# Late season birds



## duckyday (Oct 28, 2003)

Went out yesterday with a couple of buddies and had a great shoot! We shot a limit of Honkers, mixed with about 8 snows and blues, 8 big greenheads, and even on speck. It is always a great day when you can go out late in the season and get a mixed bag. Lots of birds still around, you just have to put a little extra time in scouting.

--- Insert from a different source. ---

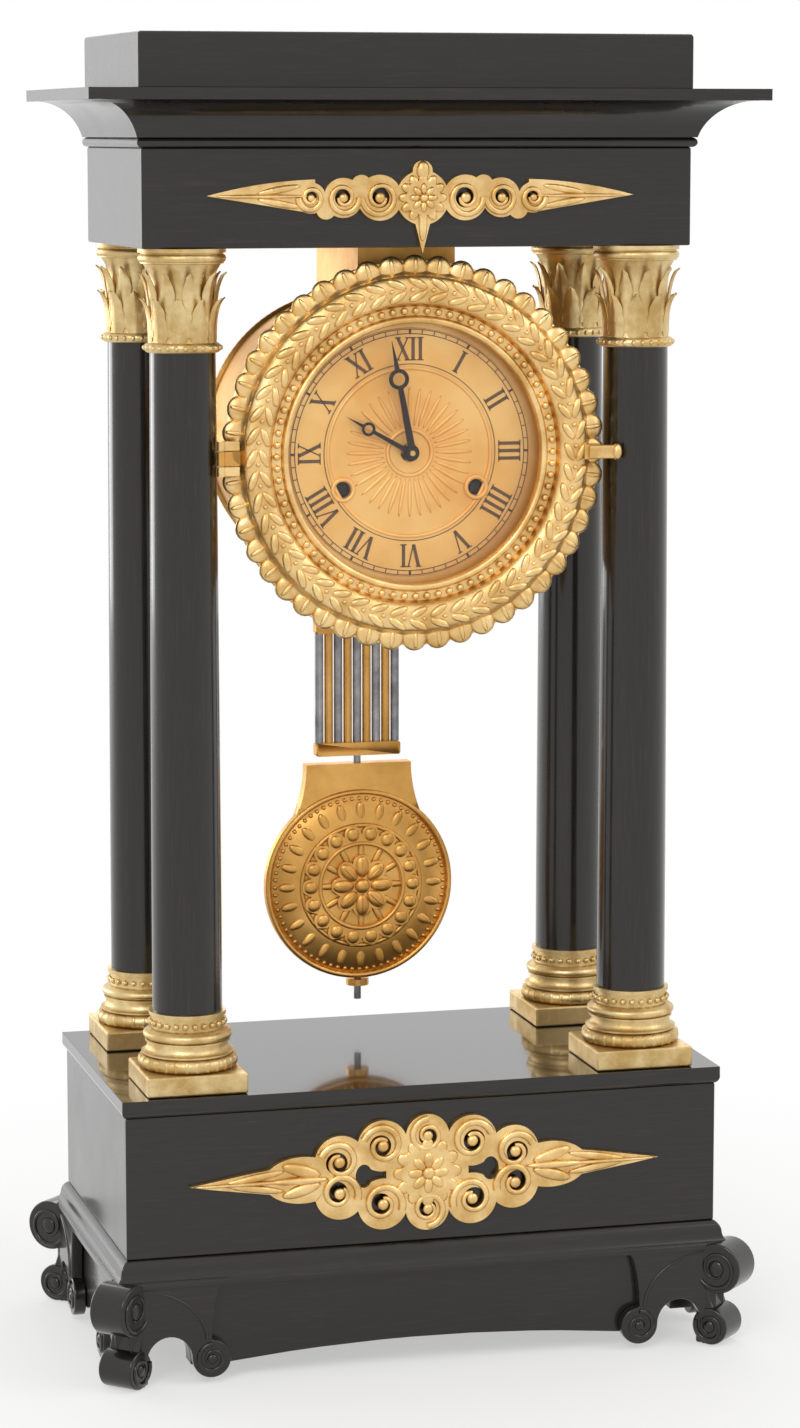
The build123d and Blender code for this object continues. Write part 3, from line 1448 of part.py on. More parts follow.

And we shot a limit of Honkers the day before!


----------



## nodakoutdoors.com (Feb 27, 2002)

I'm jealous! We've got a field scouted and permission already for a mixed feed for tomorrow....hopefully we'll have the same luck.


----------



## duckyday (Oct 28, 2003)

Good Luck!!!

We will be doing the same, I will post tomorrow and let everyone know how we did.

SHOOT STRAIGHT


----------



## DJRooster (Nov 4, 2002)

Had a great weekend. Had the priviledge of refereeing one of the state championship football games on Friday, shot a mess of greenheads on Saturday and my son shot a nice 5X5 on Sunday. Robo ducks are just nuts. Lots of birds and didn't go out until 1:00 and didn't get cold or wet. It's just not suppose to be like this for a November duck hunt. The buck was shot in the fog on Sunday. Luckily he was able to see the deer before it could see him. North Dakota you have to love it!!


----------



## The Dogger (Oct 17, 2003)

Hey guys dont mean to hord in on your area but i thought everything was still froze up? Are you guys hunting in the northern part of the state and east of DL at all? Just curious, I would love to still head out, but i thought there were no birds bc there was no water open. Any help would be great. Thanks.


----------



## Dean Nelson (Mar 3, 2002)

Oh there lots of birds about 500,000 but I forgot where they were!  :beer:


----------



## PJ (Oct 1, 2002)

I saw them too Dean!! Half past a monkey's *** and a quater to his balls!! :beer: 8) See ya soon..


----------



## dblkluk (Oct 3, 2002)

Dogger, All I can say is put on some miles and you'l find birds. There are still birds in areas we hunted 3 weeks ago. I cant explain it, :roll: but there still there!


----------



## nodakoutdoors.com (Feb 27, 2002)

nickleditch dropped a line as he ventured all through Saskatchewan to British Columbia. He claimed there was still a lot of mallards up that way...crazy how late we could see migrants.


----------



## Scraper (Apr 1, 2002)

I can't understand why ducks don't pile into the Red this time of year. It is still largely open and runs through all kinds of ag country. I know that it isn't as "safe" as being in a big wide open lake, but in other parts of the country rivers like the Red draw zillions of ducks when winter sets in.


----------



## Dean Nelson (Mar 3, 2002)

I have a few hundred green heads using the lake in the yeard this year. This is the first time I have seen more they a doz or so. I'm going to see how long I can hold them so I put down some corn today and man they went nuts.


----------